Not all guests had seen the first Saint Laurent film out of the gate, “Yves Saint Laurent,” directed by Jalil Lespert with Bergé’s blessing, but the competition between the two movies made for lively debate.
“I must admit I did not see the first one because it was commissioned,” said jewelry designer Yazbukey. “I already saw this one and I adore it, and I’m in love with Gaspard Ulliel, who is sublime in the role of Saint Laurent.”
Khelfa had seen Lespert’s film and was very curious to discover Bonello’s take on the couturier. “Saint Laurent has become a historical figure in France,” noted the model and actress, whose documentary on shoe designer Christian Louboutin will screen on Franco-German TV channel Arte on Saturday night.
Producer Eric Altmayer noted “Saint Laurent” had the crucial backing of François-Henri Pinault, chairman and chief executive officer of Kering, which owns Yves Saint Laurent. The film, which hits French cinemas today, has also been selected by the National Center for Cinema and the Moving Image as France’s entry for the Oscar for best foreign film.

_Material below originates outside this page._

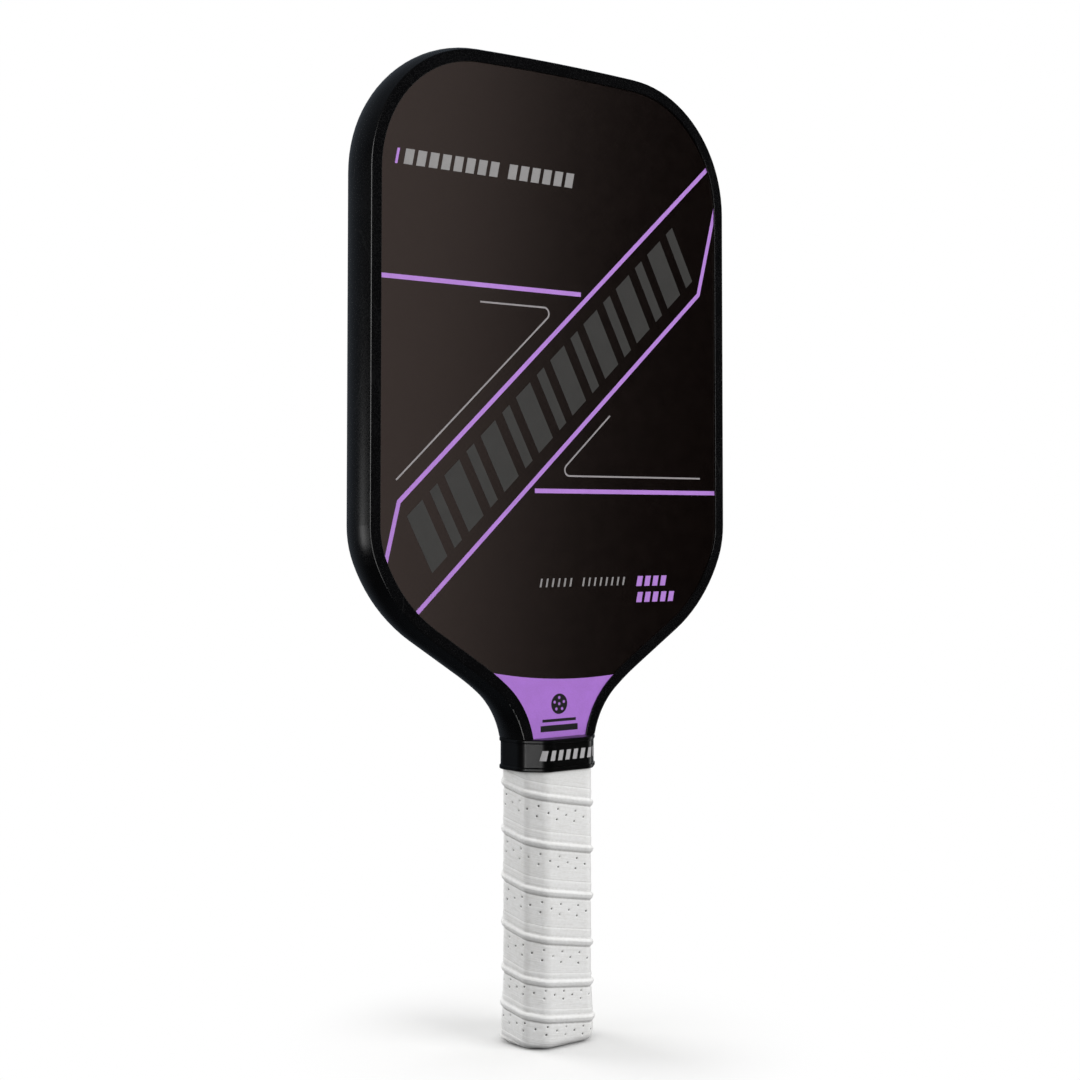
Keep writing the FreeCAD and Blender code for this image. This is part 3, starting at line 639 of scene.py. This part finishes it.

Costume designer Anaïs Romand did not have access to the archives of the Fondation Pierre Bergé – Yves Saint Laurent, and Bergé even threatened legal action if any designs or sketches were reproduced without his permission. But Romand found a precious ally in designer Olivier Chatenet, co-founder of the label E2.
He loaned the production scores of items from his personal collection of 3,000 Saint Laurent outfits to dress actors and help recreate designs for the catwalk scenes.
“I had samples of prints they used in 1971, so we had them reproduced identically,” Chatenet explained. “Bertrand wasn’t trying to make a film about fashion, but to know that everything was taken care of, that it would be done as precisely as possible, I think was the biggest favor we could do for him.”